Even before the Iran war, Ukraine’s position was precarious. The country had just endured its most brutal winter in decades, during which Russia systematically destroyed much of its civilian energy infrastructure. Hampered by a shortage of missile defenses, Ukrainian forces had been unable to halt the Russian army’s slow but grinding progress along the front line. Above all, Kyiv was under intense pressure from Washington to accept a peace deal that would have required surrendering territory in the Donbas that Russia had been unable to take by force.
Trump’s war in Iran has made Ukraine’s position look even more precarious. The sharp rise in oil prices has lifted Russian crude well above the $59 a barrel needed to balance Moscow’s budget, offering the Kremlin a timely reprieve from a worsening economic outlook, further helped by the Trump administration lifting some sanctions. At the same time, the Iran campaign is rapidly depleting American weapons stocks that might otherwise have reinforced Ukraine. An estimated 800 Patriot missiles were fired in the first week of fighting in the Middle East – more than the 600 expended across the entire four years of the Ukraine war.
Worse still, the Iran war has emboldened Russia while diverting American attention from Ukraine. President Volodymyr Zelenskyy last week revealed that Washington is now making its offer of post-conflict security guarantees contingent on giving up territory that Kyiv regards as vital to its own defense.
Ominously, Moscow has offered to stop sharing intelligence with Iran if Washington stops doing the same for Kyiv – evidence of how the conflicts are becoming linked. So far, Trump has refused.
But Alexander Stubb, the Finnish president, has warned that the US may walk away from Ukraine if no peace deal is agreed quickly.
Assuming that Kyiv has no intention of capitulating – and it is hard to see how it could, given that the fortress cities of the Donbas are essential to defending the rest of the country, while surrender would consign tens of thousands of Ukrainian citizens to life under Russia’s repressive dictatorship – Ukraine’s fate now lies squarely in European hands.
That is a responsibility that should profoundly concern all Europeans. Had Putin succeeded in seizing Ukraine, turning it into a Belarus-style satellite state, an emboldened Russia would by now be threatening Moldova, destabilizing the western Balkans and testing NATO’s resolve from the Baltic to the Aegean. Should Ukraine be forced into a humiliating surrender, Europe would be exposed as the “paper tiger” that Trump mocked it for being last week. The EU’s pretensions as a geopolitical actor would lie in tatters.

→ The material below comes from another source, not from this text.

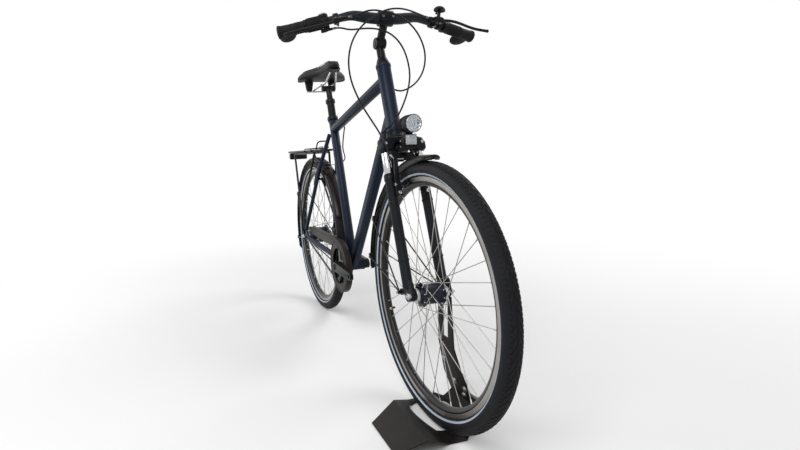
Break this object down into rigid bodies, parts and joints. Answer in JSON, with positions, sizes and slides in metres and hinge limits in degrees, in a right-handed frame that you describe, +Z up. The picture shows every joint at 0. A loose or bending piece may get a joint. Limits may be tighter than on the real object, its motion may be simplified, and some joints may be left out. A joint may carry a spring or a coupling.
{
  "type": "trekking bicycle in a floor display stand",
  "caption": "Trekking bicycle with diamond frame, suspension fork, fenders, rack and chain case, its front wheel held in a folded-sheet floor stand.",
  "frame": {"origin": "on the floor, midway along the whole length, in the plane of the wheels", "axes": "+X forward, +Y to the rider's left, +Z up"},
  "size_m": [1.8224, 0.6541, 1.1748],
  "materials": {
    "frame_paint": "metallic clear coat, satin",
    "fork_paint": "satin",
    "chrome": "polished",
    "black_alloy": "anodised satin",
    "seatpost": "satin",
    "bar_paint": "satin",
    "grip_rubber": "matte",
    "black_plastic": "moulded",
    "fender": "semi-gloss",
    "black_steel": "powder coat",
    "clear_lens": "faceted",
    "white_reflector": "prismatic",
    "cable_housing": "satin sleeve",
    "axle_steel": "plated",
    "stand_paint": "powder coat",
    "hub_shell": "satin",
    "tyre": "block tread",
    "rim": "anodised, machined brake track",
    "spoke_steel": "drawn wire",
    "saddle_cover": "grained cover",
    "red_lens": "ribbed",
    "chain_case": "moulded"
  },
  "bodies": {
    "front": {"fork_lowers": "fork_paint", "fork_stanchions": "chrome", "fork_crown": "fork_paint", "headset_cap": "black_alloy", "stem_base": "black_alloy", "stem_neck": "black_alloy", "stem_faceplate": "black_alloy", "handlebar": "bar_paint", "grips": "grip_rubber", "twist_shifter": "black_plastic", "brake_levers": "black_alloy", "bell": "black_plastic", "front_fender": "fender", "front_fender_stays": "black_steel", "headlight": "black_plastic", "headlight_lens": "clear_lens", "headlight_bracket": "black_plastic", "front_reflector": "white_reflector", "front_brake": "black_alloy", "front_brake_cable": "cable_housing", "gear_cable": "cable_housing", "rear_brake_cable": "cable_housing", "front_axle": "axle_steel", "stand_base": "stand_paint", "stand_arm": "stand_paint"},
    "front_wheel": {"front_hub": "hub_shell", "front_tyre": "tyre", "front_rim": "rim", "front_spokes": "spoke_steel"},
    "frame": {"head_tube": "frame_paint", "top_tube": "frame_paint", "down_tube": "frame_paint", "seat_tube": "frame_paint", "bottom_bracket": "frame_paint", "chainstays": "frame_paint", "seatstays": "frame_paint", "seat_clamp": "black_alloy", "seatpost_lower": "black_alloy", "seatpost_upper": "seatpost", "saddle": "saddle_cover", "saddle_rails": "axle_steel", "saddle_springs": "black_steel", "rack_top": "black_steel", "rack_sides": "black_steel", "rear_light": "black_plastic", "rear_light_lens": "red_lens", "rear_fender": "fender", "rear_fender_stays": "black_steel", "rear_brake": "black_alloy", "chain_case": "chain_case", "chain": "axle_steel", "rear_axle": "axle_steel", "frame_cables": "cable_housing"},
    "rear_wheel": {"rear_hub": "hub_shell", "rear_tyre": "tyre", "rear_rim": "rim", "rear_spokes": "spoke_steel"},
    "cranks": {"crank_axle": "axle_steel", "crank_arms": "black_alloy", "chainring": "black_alloy"}
  },
  "joints": [
    {"name": "steering", "type": "hinge", "parent": "front", "child": "frame", "pos_m": [0.5132, 0, 0.34085], "axis": [-0.3256, 0, 0.9455], "range_deg": [-45, 45], "deforming": ["gear_cable", "rear_brake_cable"]},
    {"name": "front_wheel_spin", "type": "hinge", "parent": "front", "child": "front_wheel", "pos_m": [0.55575, 0, 0.3555], "axis": [0, 1, 0], "continuous": true},
    {"name": "rear_wheel_spin", "type": "hinge", "parent": "frame", "child": "rear_wheel", "pos_m": [-0.51625, 0, 0.3555], "axis": [0, 1, 0], "continuous": true},
    {"name": "crank_spin", "type": "hinge", "parent": "frame", "child": "cranks", "pos_m": [-0.05325, 0, 0.306], "axis": [0, 1, 0], "continuous": true}
  ]
}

Yet Europeans have not responded as if this war is truly existential. Although they now provide almost all of the funding, they have been content to leave the fighting entirely to Ukrainians. They have provided weapons, but stopped well short of the long-range systems that would allow Kyiv to strike deep inside Russia. They have imposed sanctions on Russia’s energy sector and Kremlin-linked oligarchs, but fallen short of a full economic blockade – and even the sanctions that have been imposed were designed to minimize costs to European firms and have been poorly enforced, as evidenced by the surge in exports to Central Asia.
This reflects not so much cowardice as an unspoken assumption, particularly among western European governments, that America would ultimately hold the line so that Europe would not have to. But it also reflects a failure of collective will. A €90 billion loan to Kyiv — urgently needed to plug holes in Ukraine’s public finances and avert economic collapse — has been blocked by Hungary and Slovakia, whose governments are closely aligned with Russia. That loan was itself a compromise, reached after EU member-states failed to agree on seizing Russia’s frozen assets to fund a reparations loan for Kyiv.

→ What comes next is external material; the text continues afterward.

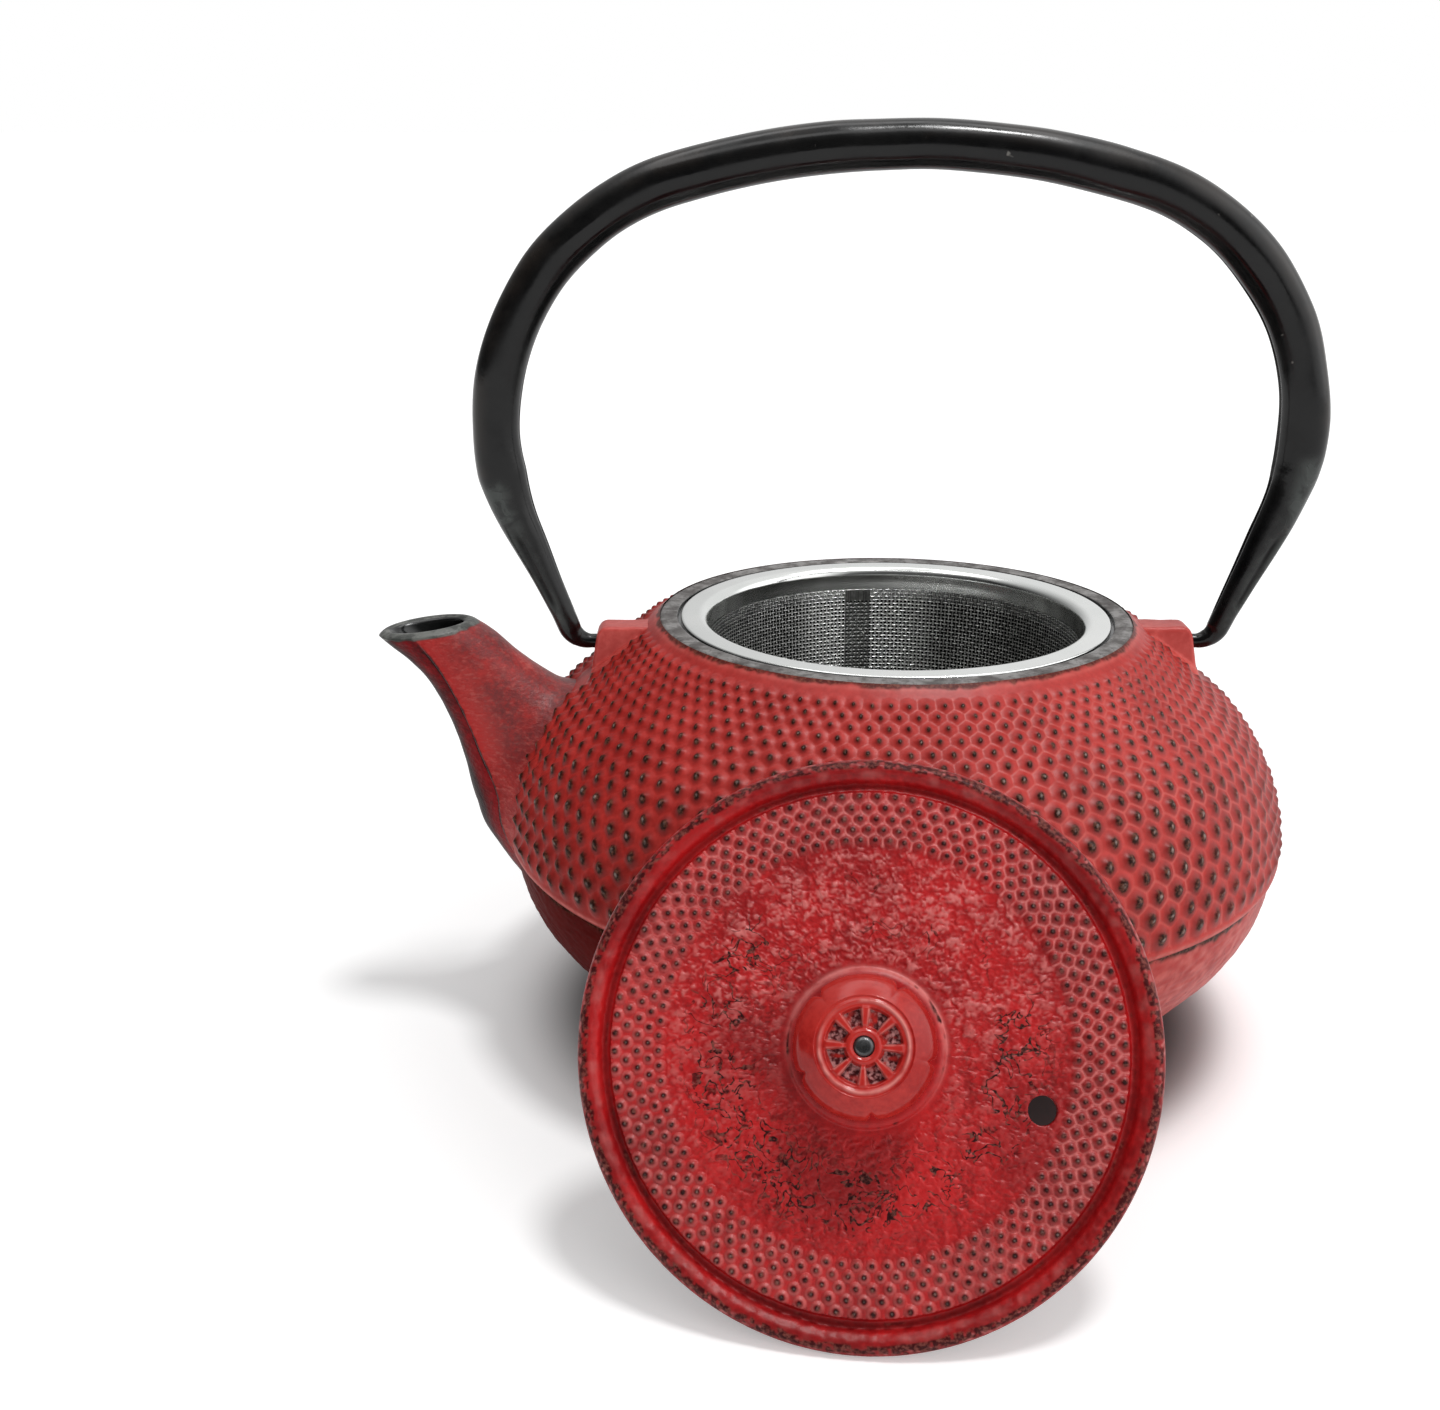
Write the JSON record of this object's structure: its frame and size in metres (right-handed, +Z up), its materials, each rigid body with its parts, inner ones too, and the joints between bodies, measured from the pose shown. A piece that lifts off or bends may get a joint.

With Washington stepping back, that assumption has been exposed as fatally wrong. If Europeans genuinely believe this war is existential, they must urgently recalibrate. They should take heart from the fact that Ukraine’s position, while precarious, is far from hopeless. Kyiv still has cards to play – including some generated by the Iran war itself.

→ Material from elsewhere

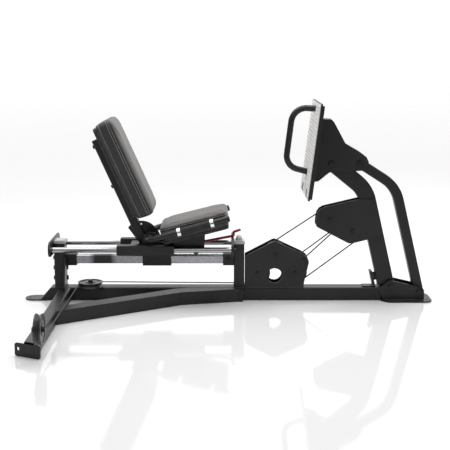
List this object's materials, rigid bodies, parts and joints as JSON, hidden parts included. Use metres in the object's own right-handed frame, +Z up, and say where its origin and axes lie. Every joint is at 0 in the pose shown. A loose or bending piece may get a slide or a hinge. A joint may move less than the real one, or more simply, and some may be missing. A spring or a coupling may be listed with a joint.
{
  "type": "leg press attachment for a cable gym",
  "caption": "Seated leg press attachment: sliding seat on rails, reclining backrest, foot plate on a two-arm linkage and a cable run over pulleys to a gym's weight stack.",
  "frame": {"origin": "on the floor under the front press arm's lower pivot, in the machine's centre plane", "axes": "+X from the seat towards the foot plate and the press arms, +Y away from the gym side, +Z up"},
  "size_m": [1.885, 1.22, 0.9148],
  "materials": {
    "frame_black": "satin",
    "pivot_black": "satin",
    "rail_chrome": "polished",
    "bar_zinc": "galvanised",
    "pulley_grey": "matt",
    "cap_grey": "satin",
    "cable_black": "coated wire",
    "rubber": "matt",
    "bush": "matt",
    "bronze": "machined",
    "tread_grey": "textured",
    "lever_red": "gloss",
    "pin_steel": "bright",
    "collar_white": "gloss",
    "board": "painted plywood",
    "upholstery": "grained vinyl"
  },
  "bodies": {
    "base": {"main_base_tube": "frame_black", "rear_base_tube": "frame_black", "brace_tube": "frame_black", "cross_tube": "frame_black", "joint_flanges": "frame_black", "link_bracket": "frame_black", "rear_foot_plate": "frame_black", "pivot_foot_plate": "frame_black", "pivot_side_plates": "frame_black", "base_pivot_bolts": "pivot_black", "stop_bracket": "frame_black", "stop_rubber": "rubber", "rear_post": "frame_black", "post_caps": "cap_grey", "post_gusset": "frame_black", "front_upright": "frame_black", "rail_end_plates": "frame_black", "guide_rails": "rail_chrome", "adjuster_bar": "bar_zinc", "bar_brackets": "frame_black", "frame_bolts": "pivot_black", "pulley_box_plates": "frame_black", "pulley_bolts": "pivot_black", "base_cable": "cable_black", "arm_cable_runs": "cable_black"},
    "front_arm": {"front_arm": "frame_black", "front_arm_bushes": "bronze", "arm_pulley_plates": "frame_black", "arm_pulley_bolts": "pivot_black", "arm_cable": "cable_black"},
    "rear_arm": {"rear_arm": "frame_black"},
    "foot_carriage": {"foot_carriage": "frame_black", "foot_plate": "frame_black", "foot_tread": "tread_grey", "grab_handle": "frame_black", "foot_pivot_bolts": "pivot_black"},
    "seat_carriage": {"carriage_sleeves": "frame_black", "rail_bushes": "bush", "carriage_frame": "frame_black", "bar_slider": "frame_black", "pin_housing": "frame_black", "seat_handle": "frame_black", "handle_grips": "rubber", "grip_collars": "collar_white", "seat_board": "board", "seat_pad": "upholstery"},
    "backrest": {"back_upright": "frame_black", "back_board": "board", "back_pad": "upholstery", "back_bolts": "pivot_black"},
    "release_lever": {"release_lever": "lever_red"},
    "lock_pin": {"lock_pin": "pin_steel"},
    "recline_pin": {"recline_pin": "pin_steel"},
    "pulley_low_rear": {"lower_rear_pulley": "pulley_grey"},
    "pulley_base_top": {"upper_base_pulley": "pulley_grey"},
    "pulley_low_front": {"lower_front_pulley": "pulley_grey"},
    "pulley_arm_rear": {"arm_rear_pulley": "pulley_grey"},
    "pulley_arm_front": {"arm_front_pulley": "pulley_grey"},
    "pulley_turning": {"turning_pulley": "pulley_grey"},
    "pulley_side": {"side_pulley_wheel": "pulley_grey"}
  },
  "joints": [
    {"name": "press_arm", "type": "hinge", "parent": "base", "child": "front_arm", "pos_m": [0, 0, 0.066], "axis": [0, 1, 0], "range_deg": [0, 28], "deforming": ["arm_cable_runs"]},
    {"name": "rear_arm_hinge", "type": "hinge", "parent": "base", "child": "rear_arm", "pos_m": [0.133, 0, 0.04], "axis": [0, 1, 0], "range_deg": [0, 26.9]},
    {"name": "foot_carriage_hinge", "type": "hinge", "parent": "front_arm", "child": "foot_carriage", "pos_m": [-0.283, 0, 0.635], "axis": [0, 1, 0], "range_deg": [-27.4, 0]},
    {"name": "pulley_low_rear_spin", "type": "hinge", "parent": "base", "child": "pulley_low_rear", "pos_m": [-0.614, 0, 0.1265], "axis": [0, 1, 0], "range_deg": [-766.1, 0]},
    {"name": "pulley_base_top_spin", "type": "hinge", "parent": "base", "child": "pulley_base_top", "pos_m": [-0.534, 0, 0.212], "axis": [0, 1, 0], "range_deg": [0, 766.1]},
    {"name": "pulley_low_front_spin", "type": "hinge", "parent": "base", "child": "pulley_low_front", "pos_m": [-0.444, 0, 0.127], "axis": [0, 1, 0], "range_deg": [-321.8, 0]},
    {"name": "pulley_arm_rear_spin", "type": "hinge", "parent": "front_arm", "child": "pulley_arm_rear", "pos_m": [-0.285, 0, 0.378], "axis": [0, 1, 0], "range_deg": [0, 515.6]},
    {"name": "pulley_arm_front_spin", "type": "hinge", "parent": "front_arm", "child": "pulley_arm_front", "pos_m": [-0.181, 0, 0.324], "axis": [0, 1, 0], "range_deg": [-187.7, 0]},
    {"name": "pulley_turning_spin", "type": "hinge", "parent": "base", "child": "pulley_turning", "pos_m": [-1.389, -0.028, 0.074], "axis": [0, 0, 1], "range_deg": [-766.1, 0]},
    {"name": "pulley_side_spin", "type": "hinge", "parent": "base", "child": "pulley_side", "pos_m": [-1.46, -0.95, 0.121], "axis": [1, 0, 0], "range_deg": [0, 731.4]},
    {"name": "seat_slide", "type": "slide", "parent": "base", "child": "seat_carriage", "axis": [1, 0, 0], "range_m": [-0.25, 0]},
    {"name": "back_recline", "type": "hinge", "parent": "seat_carriage", "child": "backrest", "pos_m": [-1.15, 0, 0.29], "axis": [0, 1, 0], "range_deg": [0, 20]},
    {"name": "lever_hinge", "type": "hinge", "parent": "seat_carriage", "child": "release_lever", "pos_m": [-1, 0, 0.262], "axis": [0, -1, 0], "range_deg": [-2.4, 0]},
    {"name": "lock_pin_slide", "type": "slide", "parent": "seat_carriage", "child": "lock_pin", "axis": [0, 0, 1], "range_m": [-0.0042, 0]},
    {"name": "recline_pin_slide", "type": "slide", "parent": "backrest", "child": "recline_pin", "axis": [0, 1, 0], "range_m": [-0.012, 0]}
  ],
  "couplings": [
    {"joint": "rear_arm_hinge", "follows": "press_arm", "ratio": 0.95913},
    {"joint": "foot_carriage_hinge", "follows": "press_arm", "ratio": -0.97728},
    {"joint": "pulley_low_rear_spin", "follows": "press_arm", "ratio": -27.326},
    {"joint": "pulley_base_top_spin", "follows": "press_arm", "ratio": 27.326},
    {"joint": "pulley_low_front_spin", "follows": "press_arm", "ratio": -11.459},
    {"joint": "pulley_arm_rear_spin", "follows": "press_arm", "ratio": 18.377},
    {"joint": "pulley_arm_front_spin", "follows": "press_arm", "ratio": -6.6691},
    {"joint": "pulley_turning_spin", "follows": "press_arm", "ratio": -27.326},
    {"joint": "pulley_side_spin", "follows": "press_arm", "ratio": 26.084},
    {"joint": "lock_pin_slide", "follows": "lever_hinge", "m_per_rad": 0.1}
  ]
}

Ukraine’s expertise in drone warfare and missile interception has become of acute interest to Gulf states now under attack from Iran, opening the prospect of new investment in Ukraine’s defense industries. Kyiv has already sent 200 military experts to the Middle East to assist in its defense. It has also demonstrated the reach of its own long-range weapons, striking Russia’s oil infrastructure and destroying an estimated 40 per cent of export capacity through attacks on Baltic Sea ports. Following the disruption of Elon Musk’s Starlink services to Russian forces, Ukraine recaptured more occupied territory in February than in any month since 2023.
Nonetheless, Putin believes he is winning and, with Trump apparently on his side, sees no reason to back down. Only Europeans can change his calculus. That requires clarity, first of all, about what they are fighting for: at a minimum, a peace settlement that delivers a sovereign, independent Ukraine with defensible borders and robust security guarantees. Anything less would reward aggression and guarantee a second round. But it also requires Europeans to demonstrate that they truly regard this war as existential – and that they are prepared to make the necessary sacrifices, both economic and military, to win it.